Penjab, Éric Deschodt
Penjab, septembre 2016, 233 pages, 19 €
Ecrivain(s): Éric Deschodt Edition: Editions de Fallois
Les conséquences de la chute de Napoléon et de son exil à Sainte-Hélène ont provoqué le désespoir de ses soldats et officiers. Le capitaine Allard et le maréchal des logis Ventura, deux principaux personnages du roman d’Éric Deschodt, Penjab, vont aller chercher en Inde une sorte d’accomplissement qui est leur est dénié dans le cadre de la Sainte-Alliance qui dresse « les rois contre les peuples ». En effet, un autre empire ne cesse de s’étendre, il est situé au pied de l’Himalaya entre l’Hindoustan et l’Afghanistan. C’est l’empire Sikh du Penjab dirigé par Ranjit Singh, maharadjah de Lahore. Ces deux officiers, dont la curiosité intellectuelle est grande, vont se rejoindre pour parfaire l’organisation de l’armée de cet empire en pleine expansion. Mais qui sont-ils ? Pour le savoir, Allard et Ventura font appel à Baroud Singh Ahluwalia, un érudit local :
« Le mot Sikh vient du sanscrit. Il signifie “disciple”. Nous sommes les disciples du Guru Nanak, né au Penjab en 1469, fils d’un riche négociant. Le message tient en quatre mots : un seul Dieu, égalité, altruisme et tolérance (…) Sikh et altruiste sont synonymes.

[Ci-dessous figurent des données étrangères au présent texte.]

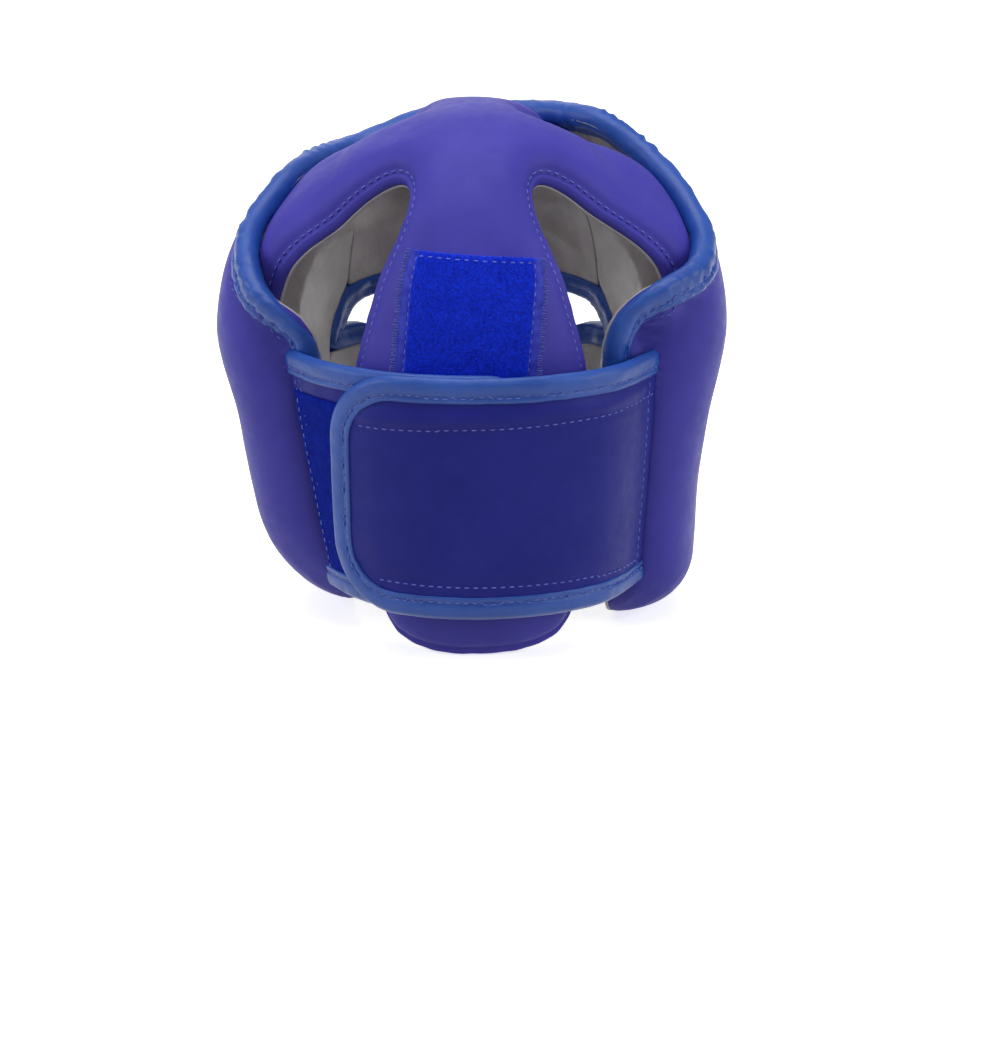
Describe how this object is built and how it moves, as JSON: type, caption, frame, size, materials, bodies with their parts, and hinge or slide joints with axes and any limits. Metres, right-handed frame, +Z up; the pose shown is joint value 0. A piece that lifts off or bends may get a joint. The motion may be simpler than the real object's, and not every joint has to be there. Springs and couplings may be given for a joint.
{
  "type": "boxing headgear",
  "caption": "Padded boxing headgear with crown, nape and cheek pads, vents, ear openings, a wide overlapping hook-and-loop rear closure and a chin strap.",
  "frame": {"origin": "centre of the headgear's box at the level of the side pads' lower edge, on which it stands", "axes": "+Z up through the crown; the face looks along -Y and the rear closure faces +Y; the wearer's left is +X"},
  "size_m": [0.2385, 0.2307, 0.2495],
  "materials": {
    "cover": "matte soft-touch synthetic leather",
    "binding": "satin folded binding",
    "lining": "smooth satin lining",
    "foam": "closed-cell foam",
    "core": "thin stiffener sheet",
    "strap_backing": "matte",
    "loop_tape": "napped loop pile",
    "hook_tape": "moulded hooks",
    "webbing": "woven"
  },
  "bodies": {
    "root": {"forehead_cover": "cover", "forehead_foam": "foam", "forehead_lining": "lining", "rear_tab_left": "cover", "rear_tab_right": "cover", "side_left_cover": "cover", "side_left_foam": "foam", "side_left_lining": "lining", "side_right_cover": "cover", "side_right_foam": "foam", "side_right_lining": "lining", "cheek_left_cover": "cover", "cheek_left_foam": "foam", "cheek_left_lining": "lining", "cheek_right_cover": "cover", "cheek_right_foam": "foam", "cheek_right_lining": "lining", "crown_cover": "cover", "crown_foam": "foam", "crown_lining": "lining", "upper_binding": "binding", "face_binding": "binding", "lower_binding_left": "binding", "lower_binding_right": "binding", "ear_ring_left": "binding", "ear_ring_right": "binding", "chin_loop_patch": "loop_tape", "chin_anchor": "webbing"},
    "nape_pad": {"nape_cover": "cover", "nape_foam": "foam", "nape_lining": "lining", "nape_loop_patch": "loop_tape"},
    "over_strap": {"over_strap_cover": "cover", "over_strap_core": "core", "over_strap_lining": "strap_backing", "over_strap_hook": "hook_tape", "over_strap_binding": "binding"},
    "under_strap": {"under_strap_cover": "cover", "under_strap_core": "core", "under_strap_lining": "strap_backing", "under_strap_loop": "loop_tape", "under_strap_hook": "hook_tape", "under_strap_binding": "binding"},
    "chin_strap": {"chin_web": "webbing", "chin_web_hook": "hook_tape", "chin_cup_cover": "cover", "chin_cup_foam": "foam", "chin_cup_lining": "lining"}
  },
  "joints": [
    {"name": "over_strap_peel", "type": "hinge", "parent": "root", "child": "over_strap", "pos_m": [-0.0859, 0.0523, 0.0832], "axis": [-0.0587, 0.0713, 0.9957], "range_deg": [0, 100]},
    {"name": "under_strap_lift", "type": "hinge", "parent": "root", "child": "under_strap", "pos_m": [0.0786, 0.0561, 0.0832], "axis": [0.1673, 0.0006, 0.9859], "range_deg": [-38, 0]},
    {"name": "nape_pad_flex", "type": "hinge", "parent": "root", "child": "nape_pad", "pos_m": [0, 0.0573, 0.2195], "axis": [-1, 0, 0], "range_deg": [0, 12]},
    {"name": "chin_strap_swing", "type": "hinge", "parent": "root", "child": "chin_strap", "pos_m": [-0.0895, -0.0578, 0.03], "axis": [0.0929, 0.05, -0.9944], "range_deg": [0, 110]}
  ],
  "couplings": [
    {"joint": "under_strap_lift", "follows": "over_strap_peel", "ratio": -0.36}
  ]
}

Le vrai Sikh n’agit que pour Dieu et pour son prochain. La paix est le bien suprême ».
La réorganisation de l’armée de l’Empire Sikh se poursuit, Allard et Ventura reçoivent des renforts en la personne de Claude-Auguste Court et de Paolo Di Avitabile, également anciens de la Grande Armée. Ils ne se doutent pas encore qu’ils formeront le quatuor qui va transformer définitivement la puissance militaire du Penjab par le renforcement de l’artillerie. L’un des passages les plus significatifs du roman est celui où Ranjit Singh se pose la question de l’explication de la supériorité de l’Occident. Sans trouver de réponse convaincante ni définitive – il n’est pas un homme dogmatique : « Cette digression abandonnée pour ne pas y épuiser le reste de ses jours, il revenait au fond de la question : hégémonie et christianisme sont-ils liés ? La puissance matérielle dépend-elle du spirituel ? »
Le roman caractérise bien la situation de ces quatre idéalistes cherchant sur le continent indien une concrétisation de leurs aspirations : « Après 1815, ils refaisaient leur vie de manière à réduire autant que possible le gouffre qui séparait leurs grandes années de la misère présente en Europe. Misère morale, la seule qui compte ».
Beau roman, qui s’inscrit dans l’esprit des Trois Mousquetaires de Dumas. Il fait partager aussi, et c’est essentiel, les interférences et liens forts entre êtres humains issus de civilisations différentes.